I have marked it on my list, of course. And not because I’m a sci-fi geek (hello, Lost and Battlestar Galactica!), but because it’s such an intriguing premise.
Sometimes we forget how integral tech is in literally every single aspect of our lives. We even reminisce fondly about simpler times, when life was slow and leisurely and letters took weeks to arrive instead of seconds. But I’m certain that given a choice most of us would opt for modern living, with all its comforts and headaches. I mean, do you really want to be tossing about in a ship’s hold for months just to get from point A to B? I thought not.
Today, an average person interacts with all sorts of media during the course of an ordinary day. From texting to surfing to tweeting, we are constantly connected to the world around us. Any sort of news, ranging from the pivotal to the genuinely bizarre, explodes around the globe within hours of occurring. YouTube ensures people get to view the ‘evidence’ for themselves (when it isn’t shut down by the government, that is), and once you have seen it, you are free to air your opinion about it.
There is a downside to this, though. The recent furore in Pakistan and other Muslim countries demonstrates this eloquently. A century ago, something offensive produced a continent away would not have ever made it to these shores, and people would have gone about their business, serenely oblivious. Small chance of that now; it only takes mere hours and sometimes minutes, before the spark is ignited. But this is a price we are mostly willing to pay, since we get to be so connected to one another, so distinctly parts of one whole.
And it isn’t just about current affairs. It’s about lifestyle and culture and trends. A Pakistani can box with a Ukrainian through Sony Wii; an Indian can compare notes on the latest Jimmy Choos with someone sitting in Sydney. People connect randomly with each over the ether 24 hours a day, whether it’s on Twitter or forum discussions or a completely new and virtual world on Second Life or Entropia Universe. It must feel like straddling two worlds at once; heady, if occasionally confusing!
So, what does this mean for marketers and by extension, for me?
First, it means media is increasingly proliferated and scattered. Once upon a time, there was one terrestrial TV channel, supported by one English language newspaper. Then, a host of channels and publications sprang up, along with the rebirth of radio. It really is a brave new world out there. Now, we need to be on Facebook even if we loathe the loss of privacy; if we aren’t, we will be hopelessly out of touch with our audience (the reasoning behind the reluctant signing up of a true hermit like me!).
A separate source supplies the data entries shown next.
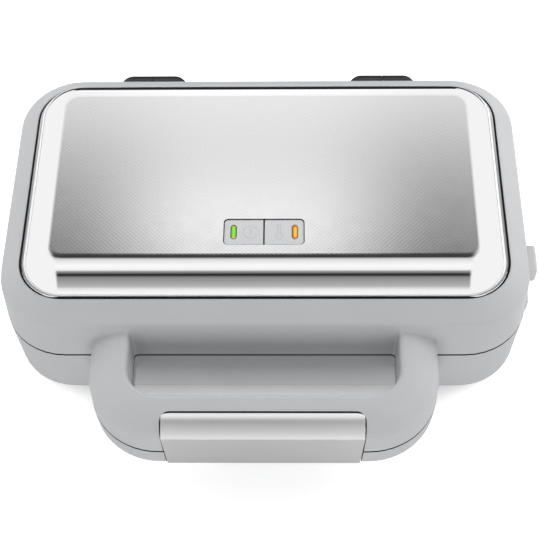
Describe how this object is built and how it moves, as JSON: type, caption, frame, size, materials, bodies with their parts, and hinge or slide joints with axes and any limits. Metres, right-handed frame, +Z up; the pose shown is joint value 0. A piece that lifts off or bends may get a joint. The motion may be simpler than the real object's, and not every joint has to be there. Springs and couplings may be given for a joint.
{
  "type": "belgian waffle maker",
  "caption": "Countertop waffle maker with hinged lid, domed steel cover, D-shaped split handle with latch, and two deep grid plates with push-button release.",
  "frame": {"origin": "centre of the whole appliance's footprint, on the surface that it stands on", "axes": "+Z up, the handle and latch face -Y, the hinges and cord inlet are on the +Y side, the plate release buttons on the +X side"},
  "size_m": [0.2896, 0.253, 0.0909],
  "materials": {
    "grey_housing": "satin light grey moulding",
    "cover_steel": "embossed linen pattern, polished rolled edge",
    "latch_satin": "fine satin",
    "panel_tile": "smooth light grey",
    "green_lens": "clear green",
    "amber_lens": "clear amber",
    "lamp": "clear",
    "circuit_board": "coated board",
    "reflector_sheet": "bright sheet",
    "steel_hardware": "zinc plated",
    "element_sheath": "oxidised sheath",
    "plate_coating": "smooth non-stick coating",
    "hinge_plastic": "dark grey moulding",
    "ceramic": "fired ceramic and phenolic",
    "foot_rubber": "soft rubber",
    "button_grey": "smooth grey"
  },
  "bodies": {
    "base": {"base_housing": "grey_housing", "base_handle_cover": "grey_housing", "lower_reflector": "reflector_sheet", "lower_reflector_screws": "steel_hardware", "lower_heating_element": "element_sheath", "lower_element_clips": "steel_hardware", "lower_cooking_plate": "plate_coating", "lower_plate_brackets": "steel_hardware", "base_hinge_bracket_left": "hinge_plastic", "base_hinge_bracket_right": "hinge_plastic", "base_hinge_screws": "steel_hardware", "hinge_pin_left": "steel_hardware", "hinge_pin_right": "steel_hardware", "cord_inlet": "hinge_plastic", "terminal_block": "ceramic", "thermostat": "ceramic", "foot_front_left": "foot_rubber", "foot_front_right": "foot_rubber", "foot_rear_left": "foot_rubber", "foot_rear_right": "foot_rubber", "lower_release_spring": "steel_hardware"},
    "lid": {"lid_housing": "grey_housing", "lid_handle_cover": "grey_housing", "steel_cover": "cover_steel", "power_tile": "panel_tile", "ready_tile": "panel_tile", "power_lens": "green_lens", "ready_lens": "amber_lens", "lamp_board": "circuit_board", "indicator_lamps": "lamp", "upper_reflector": "reflector_sheet", "upper_reflector_screws": "steel_hardware", "upper_heating_element": "element_sheath", "upper_element_clips": "steel_hardware", "upper_cooking_plate": "plate_coating", "upper_plate_brackets": "steel_hardware", "lid_hinge_bracket_left": "hinge_plastic", "lid_hinge_bracket_right": "hinge_plastic", "lid_hinge_screws": "steel_hardware", "thermal_fuse": "ceramic", "upper_release_spring": "steel_hardware", "latch_pin": "steel_hardware", "latch_spring": "steel_hardware"},
    "latch": {"handle_latch": "latch_satin"},
    "lower_button": {"lower_release_button": "button_grey"},
    "upper_button": {"upper_release_button": "button_grey"}
  },
  "joints": [
    {"name": "lid_hinge", "type": "hinge", "parent": "base", "child": "lid", "pos_m": [0, 0.11465, 0.0455], "axis": [-1, 0, 0], "range_deg": [0, 100]},
    {"name": "latch_hinge", "type": "hinge", "parent": "lid", "child": "latch", "pos_m": [0, -0.11995, 0.0611], "axis": [-1, 0, 0], "range_deg": [0, 14], "stiffness_Nm_per_rad": 0.05, "springref_deg": -11.46, "deforming": ["latch_spring"]},
    {"name": "lower_release", "type": "slide", "parent": "base", "child": "lower_button", "axis": [-1, 0, 0], "range_m": [0, 0.0028], "stiffness_N_per_m": 800, "springref_m": -0.002, "deforming": ["lower_release_spring"]},
    {"name": "upper_release", "type": "slide", "parent": "lid", "child": "upper_button", "axis": [-1, 0, 0], "range_m": [0, 0.0028], "stiffness_N_per_m": 800, "springref_m": -0.002, "deforming": ["upper_release_spring"]}
  ]
}
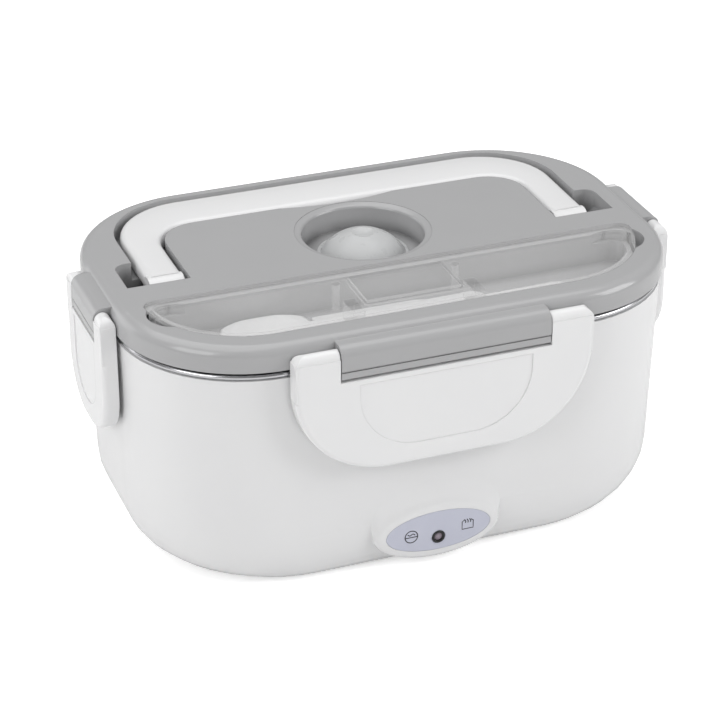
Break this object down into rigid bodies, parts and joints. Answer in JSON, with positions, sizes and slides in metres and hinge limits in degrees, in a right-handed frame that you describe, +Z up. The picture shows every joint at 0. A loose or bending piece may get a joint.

We need to ensure we are online because we know our audience definitely is. Yes, even the placid SEC B housewife Googles recipes and household tips and ways to ensure that her china is extra sparkly.
Our budgets need to allocate for ‘digital’, whether we are designing a portal or a Facebook page or setting up an interactive forum. Gone are the days where 90% of resources were devoted to TV. Young people don’t even watch TV anymore; they simply go to Torrents and download stuff, deleting the programme seconds after viewing it – an activity that encapsulates the instant-gratification, easily-bored transience of this generation. Their motto seems to be ‘move on’ at all times, in all things. Holding their interest is no mean feat.
And one sure way to make them watch and listen is by involving them. Interactivity is a hallmark of online media, giving the average Joe a voice far stronger than ever before. Everyone likes feeling important, as though their opinion is sought and validated. For a brand to use digital media effectively, it must have a two-way flow of information. This is the second ‘must’ – don’t talk at the audience, ‘talk with them’. Have them answer you and engage with you on a continuous basis. Brands that do this efficiently have the potential to make a real mark on their target market.
Unfortunately, we are still in the infancy stage of digital media in Pakistan, and most marketers think making a static sort of Facebook page (for lip service more often than not) is sufficient. Yet, unless that page is alive and evolving and constantly soliciting feedback and participation from its audience, it might as well be a TVC online. Because the best aspect of digital media is the increased connection of fans with brands, the empowering that creates a uniquely strong sense of belonging and cements their loyalty.
The American Super Bowl is a perfect example; it’s one of the most coveted events for marketers and the ad investment runs into the millions, if not more. Since the last six years, the audience has been enlisted to participate via the ‘Doritos’ crash the Super Bowl contest’ by submitting TV spots for the brand and go head to head with the pros. Finalists are voted for by viewers on YouTube, and the winner gets a cool one million dollars. This means interested participants are not simply creating beautiful manips and mash-ups; it means they are also interacting much more closely and regularly with Doritos to ensure their final submission reflects the brand accurately and effectively. These consumers are suddenly intensely involved with a brand that might have been on their ‘whatever’ list before.
This should be the end goal of online advertising: the opportunity to bring ordinary people and consumers into the brand’s inner circle and space.
It should not be seen as simply another medium, because it is the one medium that has the ability to transcend generic channels through talkback.
And much more, eventually. Tesco, in South Korea, offers a beautiful example. Professionals are so busy and stretched for time there that a simple task like grocery shopping often becomes arduous. So Tesco created virtual product shelves (exact, real time mirrors of the actual store) on underground subway station walls. Commuters simply use their smartphones to click on the items they want, pay immediately via card and the grocery is delivered to their doorstep by the time they reach home.
In a nutshell, this is our real challenge: how we harness Facebook and Twitter and a host of online phenomena in a way that inducts consumers into our ‘fold’, thus luring them ever closer, and morphing affinity into long term loyalty. And that can only happen when our audience genuinely feels like they are not just part of, but partly responsible for the brand’s conversation with the world around it.